Today, the local unit is trading at an average K8.8 and K8.9 from last week’s K9.2 against the US dollar, according to Bank of Zambia and Cavmont Capital Bank rates.
Experts say the main driver of the improved performance of the kwacha is the continued mismatch in demand and supply, with market fundamentals playing a minor role. On Wednesday, the Kwacha closed at K8.850 / K8.900 – K0.1 stronger than the day’s opening levels of K8.950 / K9.000.
Last month during the launch of the ninth Zambia economic brief, the World Bank said that improved macroeconomic stability, especially a more stable exchange rate had improved conditions for the economic recovery. Other factors include single-digit inflation, the subsequent loosening of monetary policy and a gradual clearance of government expenditure and VAT arrears.

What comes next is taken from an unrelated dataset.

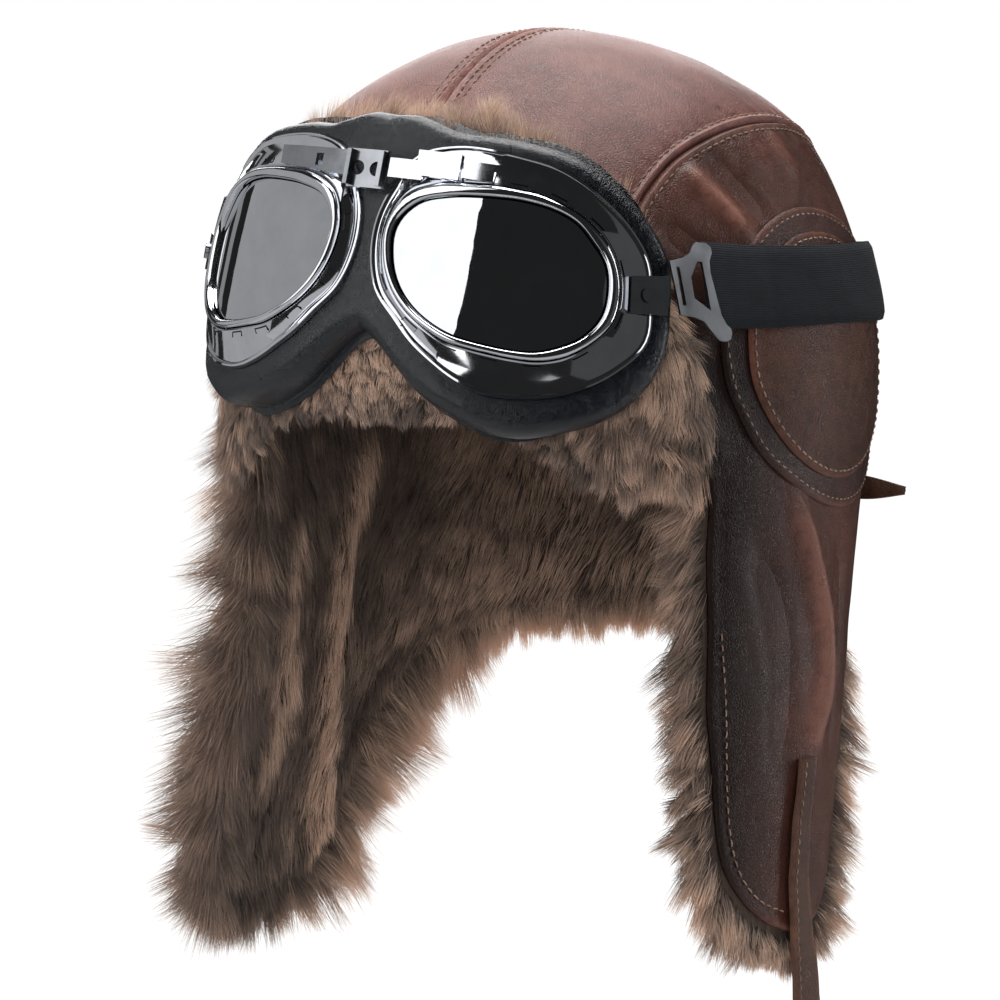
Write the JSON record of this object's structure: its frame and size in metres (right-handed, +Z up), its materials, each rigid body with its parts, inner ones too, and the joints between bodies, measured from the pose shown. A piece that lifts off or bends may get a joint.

The World Bank also said a longer and heavier 2016-17 rainy season improved overall crop production and power generation, but temporarily disrupted some economic activity in early 2017 (for example in the construction and mining sectors). Given that crop production contributes over 87% to the output of the agriculture sector, these crop production gains are expected to lift the growth of the sector in 2017.
Improved power generation is expected to stimulate economy-wide growth, reversing the impact of two years of persistent power outages, said the World Bank.